Money owns this town, money bought this Minolta

You never know what treasures might be found in an abandoned storage locker. This Minolta Pocket AutoPak 450E likely came out of one.

If you’ve ever watched Storage Wars, you know the score: a handful of the show’s stars go to a given storage locker auction, bid on the locker they want, bid up and/or outbid the competition, then — hopefully — come away with the locker. Then, it’s a matter of hoping there’s no whammy among the boxes and containers within. Sometimes, the whole thing’s a big winner. Other times, the whole thing’s one big whammy.

The Minolta was purchased online in late May from Mary’s Finds, the Los Angeles-based shop of Storage Wars star Mary Padian. I had no idea Minolta made 110 film cameras when this one crossed my path; I knew then I had to make it mine.

Big ambitions in a small package

The story of 110 film is one of ease of use. Many consumers in the Seventies and Eighties wanted to take family photos (many of which wound up on Internet K-Hole decades later), but didn’t want to fiddle with 35mm film. Thus, Kodak introduced 110 in 1972 for use in their Instamatic line. Canon, Pentax and Minolta, among others, soon joined the fray, making cameras of their own to use Kodak’s newest invention.

Alas, 35mm won out in the end due to its low cost and higher quality compared to 110. However, Lomography stepped into the game in 2012, taking up where everyone else had long gone. Today, the analog photography movement offers several flavors of 110 through their shop, including the black-and-white Orca film I wound up using.
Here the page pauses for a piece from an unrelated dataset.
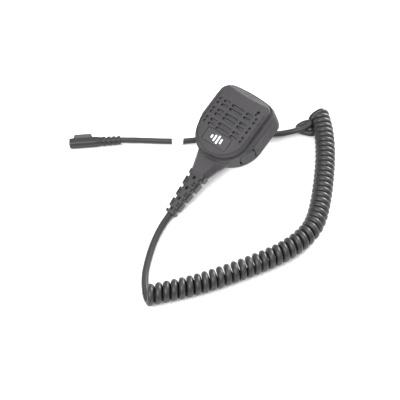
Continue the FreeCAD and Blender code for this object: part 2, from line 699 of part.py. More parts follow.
def inner_cable():
    add("inner_cable", rod(CORD_R, (0, 0.1, 0), (0, 57.5, 0)))
    clamp = box(-6.2, 6.2, *CLAMP_Y, -0.95, 3.5)
    add("cable_clamp", clamp.cut(rod(CORD_R, (0, 40, 0), (0, 60, 0))))
    wires = []
    for x in (-1.35, -0.45, 0.45, 1.35):
        wires.append(rod(0.4, (x, 57.8, 0), (x * 1.8, 66.0, -3.0)))
    add("inner_wires", Part.makeCompound(wires))


# ---------------------------------------------------------------- clip
def clip_point(x, t, q):
    """Clip frame: t towards the handset's top from the swivel's centre, q away from its back."""
    return (x, CLIP_Y + t, BACK_Z - q)


def clip_profile(points, x0, x1):
    """Extrude a (t, q) outline from x0 to x1."""
    ring = [vec(*clip_point(x0, t, q)) for t, q in points + points[:1]]
    return Part.Face(Part.makePolygon(ring)).extrude(vec(x1 - x0, 0, 0))


def clip_bar(r, x0, x1, t, q):
    return rod(r, clip_point(x0, t, q), clip_point(x1, t, q))


def clip_post(r, q0, q1):
    """Round bar on the swivel's axis."""
    return rod(r, clip_point(0, 0, q0), clip_point(0, 0, q1))


def clip_frame():
    q0, q1 = PLATE_Q
    plate = rounded_prism(20.0, 27.0, 3.0, q1 - q0)
    plate.translate(vec(*clip_point(0, -4.5, q1)))
    ears = []
    for x0, x1 in ((-10.0, -8.5), (8.5, 10.0)):
        ear = clip_profile([(-6.5, q1 - 0.2), (6.5, q1 - 0.2), (HUB_R, PIN_Q), (-HUB_R, PIN_Q)], x0, x1)
        ears.append(ear.fuse(clip_bar(HUB_R, x0, x1, 0, PIN_Q)))
    teeth = []
    for i in range(3):
        t = -16.8 + 2.2 * i
        teeth.append(clip_profile([(t, q1 + 0.1), (t + 1.1, q1 - 0.5), (t + 2.0, q1 + 0.1)], -7.5, 7.5))
    bores = [clip_bar(PIN_R, -12, 12, 0, PIN_Q), clip_post(BUSH_R + RUN_GAP, 0, 6)]
    add("clip_frame", cut(fuse([plate] + ears), bores + teeth))


def clip_jaw():
    """Sprung jaw: its lever's tab is the foot that the handset leans on."""
    lean = math.radians(LEAN)
    floor_q = (EXIT[2] + (CLIP_Y + TAB_T) * math.sin(lean)) / math.cos(lean) + BACK_Z
    outline = [(-18.0, 3.4), (-17.6, 5.6), (-12.0, 10.6), (-6.0, 14.0), (-1.5, 16.0),
               (TAB_T - 2.8, floor_q - 1.6), (TAB_T, floor_q), (TAB_T + 1.4, floor_q - 1.0), (2.4, 15.0),
               (0.5, 14.2), (-5.2, 12.2), (-11.0, 8.8), (-15.6, 4.9), (-16.2, 3.4)]
    flange = [(-13.0, 9.9), (-6.0, 14.0), (-1.5, 15.6), (2.6, 13.6), (HUB_R, PIN_Q),
              (-HUB_R, PIN_Q - 1.5), (-11.5, 8.6)]
    pieces = [clip_profile(outline, -6.2, 6.2)]
    for x0, x1 in ((-8.2, -6.1), (6.1, 8.2)):
        pieces.append(clip_profile(flange, x0, x1).fuse(clip_bar(HUB_R, x0, x1, 0, PIN_Q)))
    add("clip_jaw", fuse(pieces).cut(clip_bar(PIN_R + RUN_GAP, -12, 12, 0, PIN_Q)))
    add("clip_pin", clip_bar(PIN_R, -10.4, 10.4, 0, PIN_Q))
    spring_q = PIN_Q - 0.7
    add("clip_spring", clip_bar(2.4, -5.4, 5.4, 0, spring_q).cut(clip_bar(1.8, -6, 6, 0, spring_q)))


def clip_swivel():
    """Bush, washer and screw that the clip turns on."""
    q0, q1 = PLATE_Q
    hole = clip_post(1.5, -3, 9)
    add("clip_bush", clip_post(BUSH_R, q0 - 0.1, q1 + 0.1).cut(hole))
    add("clip_washer", clip_post(5.6, q1 + 0.1, q1 + 0.8).cut(hole))
    slot_z = (BACK_Z - q1 - 2.5, BACK_Z - q1 - 1.4)
    cross = fuse([box(-2.0, 2.0, CLIP_Y - 0.4, CLIP_Y + 0.4, *slot_z),
                  box(-0.4, 0.4, CLIP_Y - 2.0, CLIP_Y + 2.0, *slot_z)])
    head = clip_post(3.6, q1 + 0.8, q1 + 2.4)
    add("clip_screw", head.fuse(clip_post(1.45, -3.6, q1 + 0.9)).cut(cross))


# ---------------------------------------------------------------- cord
def tube(name, points, radius):
    """Plain round tube: straight runs joined by tangent arcs. Prints its tightest bend and volume."""
    pts = [vec(*p) for p in points]
    edges = []
    start = pts[0]
    tightest = math.inf
    for before, corner, after in zip(pts, pts[1:], pts[2:]):
        a = before - corner
        b = after - corner
        half_turn = (math.pi - a.getAngle(b)) / 2
        reach = 0.45 * min(a.Length, b.Length)
        bend = reach / math.tan(half_turn)
        tightest = min(tightest, bend)
        ua = a.normalize()
        ub = b.normalize()
        p0 = corner + ua * reach
        p2 = corner + ub * reach
        bisector = (ua + ub).normalize()
        p1 = corner + bisector * (bend / math.cos(half_turn) - bend)
        edges.append(Part.LineSegment(start, p0).toShape())
        edges.append(Part.Arc(p0, p1, p2).toShape())
        start = p2
    edges.append(Part.LineSegment(start, pts[-1]).toShape())
    path = Part.Wire(edges)
    section = Part.Wire([Part.makeCircle(radius, pts[0], pts[1] - pts[0])])
    solid = path.makePipeShell([section], True, False)
    ideal = math.pi * radius ** 2 * path.Length
    print(f"{name}: length {path.Length:.1f}, tightest bend {tightest:.1f}, volume {solid.Volume / ideal:.4f}")
    parts[name] = solid


def cord():
    tube("cord_lead", LEAD_ROUTE, CORD_R)
    tube("cord_coil", [(x, y, COIL_Z) for x, y in COIL_ROUTE], COIL_R)
    parts["cord_loop"] = upright(LOOP_R, *LOOP_CENTRE, FLOOR_GAP, FLOOR_GAP + LOOP_HEIGHT)
    tube("cord_tail", TAIL_ROUTE, TAIL_R)


def tail_label():
    """A blank paper tag: a sleeve round the tail and a flag that stands off it."""
    before, after = (vec(*TAIL_ROUTE[i]) for i in TAG_RUN)
    way = (after - before).normalize()
    start = (before + after) * 0.5 - way * (TAG_LEN / 2)
    sleeve = Part.makeCylinder(TAIL_R + 0.2, TAG_LEN, start, way)
    sleeve = sleeve.cut(Part.makeCylinder(TAIL_R + 0.02, TAG_LEN + 2, start - way, way))
    flag = Part.makeBox(TAG_LEN, TAG_WIDE, TAG_THICK, vec(0, TAIL_R + 0.1, 0))
    flag.rotate(vec(0, 0, 0), vec(1, 0, 0), TAG_TILT)
    flag.rotate(vec(0, 0, 0), vec(0, 0, 1), math.degrees(math.atan2(way.y, way.x)))
    flag.translate(start)
    parts["tail_label"] = sleeve.fuse(flag)


# ---------------------------------------------------------------- plug
def place_plug(shape):
    """Plug frame (x along it from the cord, y away from its contacts, z up) to row frame."""
    placed = shape.copy()
    placed.rotate(vec(0, 0, 0), vec(0, 0, 1), PLUG_HEADING)
    placed.translate(vec(*TAIL_ROUTE[-1]))
    return placed


def plug_section(x, half, rounding):
    """Rounded square across the plug."""
    section = rounded_prism(2 * half, 2 * half, rounding, 1.0)
    section.rotate(vec(0, 0, 0), vec(0, 1, 0), 90)
    section.translate(vec(x, 0, 0))
    end = min(section.Faces, key=lambda f: f.CenterOfMass.x)
    return end.OuterWire


def plug_relief():
    bands = [cone(2.9, 3.1, (0, 0, 0), (PLUG_RELIEF_LEN, 0, 0))]
    for i in range(PLUG_BANDS):
        x = PLUG_BAND_PITCH * i
        band = rod(3.75 + 0.1 * i, (x, 0, 0), (x + PLUG_BAND_LEN, 0, 0))
        rims = [e for e in band.Edges if e.Curve.TypeId == "Part::GeomCircle"]
        bands.append(band.makeFillet(0.4, rims))
    parts["plug_relief"] = place_plug(fuse(bands))


def plug():
    x0 = PLUG_RELIEF_LEN
    x1 = x0 + PLUG_SHOULDER
    x2 = x0 + PLUG_LEN
    shoulder = loft([plug_section(x0, PLUG_HALF - 0.7, PLUG_ROUND - 0.5), plug_section(x1, PLUG_HALF, PLUG_ROUND)])
    bar = loft([plug_section(x1, PLUG_HALF, PLUG_ROUND), plug_section(x2, PLUG_HALF, PLUG_ROUND)])
    body = fuse([shoulder, bar])
    body = body.makeFillet(1.3, [e for e in body.Edges if e.BoundBox.XMin > x2 - 0.01])
    parts["plug_body"] = place_plug(body)

    (p0, p1), (y0, y1) = PLATE_X, PLATE_Y
    ring = [vec(x, y, -PLATE_HALF) for x, y in ((p0, y0), (p1, y0), (p1 - 1.2, y1), (p0 + 1.2, y1), (p0, y0))]
    face = Part.Face(Part.makePolygon(ring)).extrude(vec(0, 0, 2 * PLATE_HALF))
    parts["plug_face"] = place_plug(face.cut(body))
    pins = []
    for side in (-0.5, 0.5):
        x = (p0 + p1) / 2 + side * CONTACT_PITCH
        pin = rod(CONTACT_R, (x, y1, 0), (x, y1 - CONTACT_R, 0))
        pins.append(pin.fuse(Part.makeSphere(CONTACT_R, vec(x, y1 - CONTACT_R, 0))))
    parts["plug_pins"] = place_plug(Part.makeCompound(pins))


# ---------------------------------------------------------------- build and export
def build():
    shell = casing_outer().cut(casing_hollow())
    front_cover(shell)
    rear_cover(shell)
    for make in (cover_gasket, case_screws, front_panel, label, grille_mesh, speaker, microphone, board,
                 push_to_talk, jack, strain_relief, inner_cable, clip_frame, clip_jaw, clip_swivel,
                 cord, tail_label, plug_relief, plug):
        make()


def export():
    os.makedirs("parts", exist_ok=True)
    for name, shape in parts.items():
        solids = shape.Solids
        if not shape.isValid() or not solids:
            print("BAD", name, shape.ShapeType, len(solids))
        if len(solids) == 1:
            shape = solids[0]
        shape.exportStep(f"parts/{name}.step")
    handset = [s for n, s in parts.items() if not n.startswith(("cord_", "tail_", "plug_"))]
    bounds = Part.makeCompound(handset).BoundBox
    print(f"{len(parts)} parts; handset x {bounds.XMin:.2f}..{bounds.XMax:.2f}"
          f" y {bounds.YMin:.2f}..{bounds.YMax:.2f} z {bounds.ZMin:.2f}..{bounds.ZMax:.2f}")


build()
export()
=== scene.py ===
"""Looks for a hand microphone: moulded casing, slotted grille, ribbed strain relief, curly cord and side plug."""

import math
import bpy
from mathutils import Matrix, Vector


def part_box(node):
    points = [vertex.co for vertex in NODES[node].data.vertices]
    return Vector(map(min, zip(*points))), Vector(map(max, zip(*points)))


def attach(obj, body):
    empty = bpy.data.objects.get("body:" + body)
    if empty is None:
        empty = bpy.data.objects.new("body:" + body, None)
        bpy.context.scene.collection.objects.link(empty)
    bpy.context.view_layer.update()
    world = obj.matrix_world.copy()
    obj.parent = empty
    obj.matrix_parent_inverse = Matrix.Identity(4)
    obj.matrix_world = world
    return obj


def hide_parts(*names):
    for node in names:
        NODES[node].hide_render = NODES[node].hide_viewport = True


bl_info = {
    "name": "Hand Microphone",
    "version": (1, 0, 0),
    "blender": (4, 5, 0),
    "location": "View3D > Sidebar > Hand Mic",
    "description": "Builds the finishes, the curly cord and the small soft pieces of a speaker microphone",
    "category": "Object",
}

import bmesh
import bpy
from mathutils import Vector

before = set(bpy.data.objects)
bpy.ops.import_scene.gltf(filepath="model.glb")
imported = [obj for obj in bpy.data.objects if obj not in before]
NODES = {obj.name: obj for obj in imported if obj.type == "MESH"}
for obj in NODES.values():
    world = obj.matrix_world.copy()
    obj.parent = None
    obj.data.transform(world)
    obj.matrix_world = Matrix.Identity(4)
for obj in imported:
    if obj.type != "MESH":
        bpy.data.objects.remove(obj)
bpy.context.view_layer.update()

MM = 0.001

# Route of the cord in metres: the straight lead, the coil's axis, the last loose loop and the tail.
LEAD_ROUTE = [
    (0.0000, -0.0570, 0.00440), (0.0003, -0.0646, 0.00275), (0.0024, -0.0745, 0.00275), (0.0054, -0.0842, 0.00275),
    (0.0089, -0.0926, 0.00275), (0.0130, -0.1012, 0.00275), (0.0173, -0.1089, 0.00275), (0.0217, -0.1148, 0.00275),
    (0.0263, -0.1198, 0.00275), (0.0312, -0.1243, 0.00275),
]
COIL_ROUTE = [
    (0.0330, -0.1252), (0.0415, -0.1149), (0.0506, -0.1036), (0.0603, -0.0902), (0.0698, -0.0746),
    (0.0776, -0.0612), (0.0854, -0.0468), (0.0922, -0.0330), (0.0971, -0.0176), (0.0989, -0.0046), (0.0976, 0.0066),
    (0.0928, 0.0200), (0.0866, 0.0334), (0.0792, 0.0478), (0.0712, 0.0620), (0.0626, 0.0752), (0.0552, 0.0849),
    (0.0474, 0.0937), (0.0399, 0.1006),
]
LOOP_ROUTE = [
    (0.0372, 0.0948, 0.0098), (0.0368, 0.0928, 0.0062), (0.0392, 0.0914, 0.0036), (0.0430, 0.0890, 0.00265),
    (0.0464, 0.0858, 0.00265), (0.0448, 0.0826, 0.00265), (0.0416, 0.0812, 0.00265), (0.0378, 0.0797, 0.00265),
    (0.0340, 0.0788, 0.00275), (0.0317, 0.0803, 0.00310), (0.0322, 0.0834, 0.00390), (0.0348, 0.0866, 0.0058),
    (0.0382, 0.0884, 0.0079), (0.0402, 0.0866, 0.0085), (0.0394, 0.0828, 0.0083),
]
TAIL_ROUTE = [
    (0.0374, 0.0786, 0.00740), (0.0334, 0.0752, 0.00570), (0.0289, 0.0716, 0.00340), (0.0246, 0.0674, 0.00255),
    (0.0204, 0.0632, 0.00255), (0.0134, 0.0576, 0.00255), (0.0036, 0.0516, 0.00255), (-0.0080, 0.0438, 0.00255),
    (-0.0184, 0.0322, 0.00255), (-0.0264, 0.0200, 0.00255), (-0.0366, 0.0086, 0.00255), (-0.0476, 0.0002, 0.00255),
    (-0.0588, -0.0081, 0.00255), (-0.0706, -0.0166, 0.00295), (-0.0809, -0.0259, 0.00420),
]
TAG_RUN = (11, 10)                  # run of the tail that the paper tag sits on
SPRING_BODY = "clip_base"
SPRING_STEPS = 16                   # control points in one turn of the clip's spring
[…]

As for developing it, I went with the services of The Darkroom, a photography lab in the San Francisco Bay Area known for their ability to develop numerous formats since 1976. They’ve worked closely with Lomography for quite a while, working out the steps needed to process and develop the movement’s take on 110 film.

So, after over a year of sitting on my roll before sending it off for development and scanning, what did I get out of it?

Have a look for yourselves.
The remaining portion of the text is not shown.